The Elephant Sanctuary in Tennessee is proudly earned re-accreditation from the Global Federation of Animal Sanctuaries (GFAS) as of April 16, 2019. The Accreditation Committee “recognizes the crucial role that The Elephant Sanctuary plays in providing a permanent sanctuary for elephants in North America.” The Sanctuary first became accredited by GFAS Dec. 10, 2014.


The Elephant Discovery Center Opens to the Public

Increasing public knowledge is key to creating a world where elephants no longer live under constant threat of poaching, habitat loss, conflict, or capture. The Elephant Discovery Center, located at 27 E. Main Street, Hohenwald, Tenn., expands the learning opportunities available for visitors.
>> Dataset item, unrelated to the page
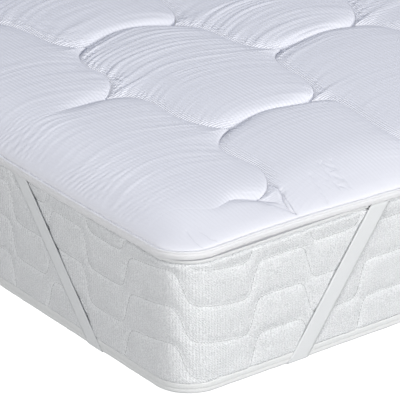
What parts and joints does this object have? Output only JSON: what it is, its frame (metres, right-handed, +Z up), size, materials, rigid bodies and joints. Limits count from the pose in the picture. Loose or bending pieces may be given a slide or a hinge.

The Elephant Discovery Center offers hands-on self-guided exhibits and educational programming that explores the many ways elephants shape our world.


Attenborough and The Giant Elephant Premieres on BBC America

David Attenborough investigates the remarkable life and death of Jumbo the elephant – a celebrity animal superstar whose story is said to have inspired the movie Dumbo. Attenborough joins a team of scientists and conservationists to unravel the complex and mysterious story of this large African elephant — an elephant many believed to be the biggest in the world. With unique access to Jumbo’s skeleton at the American Museum of Natural History, the team work together to separate myth from reality.

Attenborough visits The Elephant Sanctuary, which is featured in the film.


The Sanctuary Celebrates Its 25th Anniversary

The Elephant Sanctuary in Tennessee celebrates a quarter century of providing sanctuary — a safe, expansive natural space for elephants to explore and rediscover what it means to be an elephant with others of their own kind.